Cette heure propice est, hélas ! passée ; mais de ce qu’on a laissé échapper le moment le plus favorable, est-ce une raison pour ne rien faire? De ce que les ennemis de l’ordre tenteront de recourir de nouveau aux mines et aux bombes, de ce que quelques fanatiques de la révolution, pour la plupart mineurs et souvent imberbes, pour la plupart aigris par de précoces souffrances et d’irritantes vexations, ne consentiront probablement point à désarmer devant les concessions mêmes du pouvoir, est-ce un motif pour s’en tenir à l’ancien système que tout le monde considère comme ayant fait son temps? Est-ce un motif pour en revenir au régime de rigueur qui a enfanté le nihilisme et suscité la plus horrible série d’attentats dont l’histoire ait jamais fait mention? Est-ce un motif enfin pour s’enfoncer obstinément dans une impasse à laquelle on ne saurait trouver d’issue, pour s’exposer à provoquer de nouveaux crimes et à justifier aux yeux d’une partie du pays les forfaits de conspirateurs incorrigibles? Assurément une pareille conduite profiter ni au souverain ni à la dynastie.

Ce qui doit diriger le nouvel empereur, ce qui doit tout primer dans sa raison et dans son cœur, ce n’est ni un trop naturel courroux ni un faux sentiment de la dignité impériale, c’est l’intérêt seul du pays dont la Providence lui a inopinément confié les destinées.

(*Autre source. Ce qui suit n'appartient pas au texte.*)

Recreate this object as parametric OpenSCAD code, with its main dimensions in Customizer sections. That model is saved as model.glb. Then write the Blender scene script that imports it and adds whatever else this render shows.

Le moment est un des plus critiques qu’ait traversés la Russie; les premières résolutions du souverain décideront sans doute de tout son règne. Or, le statu quo, le provisoire des dernières années ne saurait durer ; personne n’a jamais cru qu’il pût longtemps survivre au défunt empereur, et tout le sang répandu par Alexandre II n’a pu le consacrer et le rendre respectable.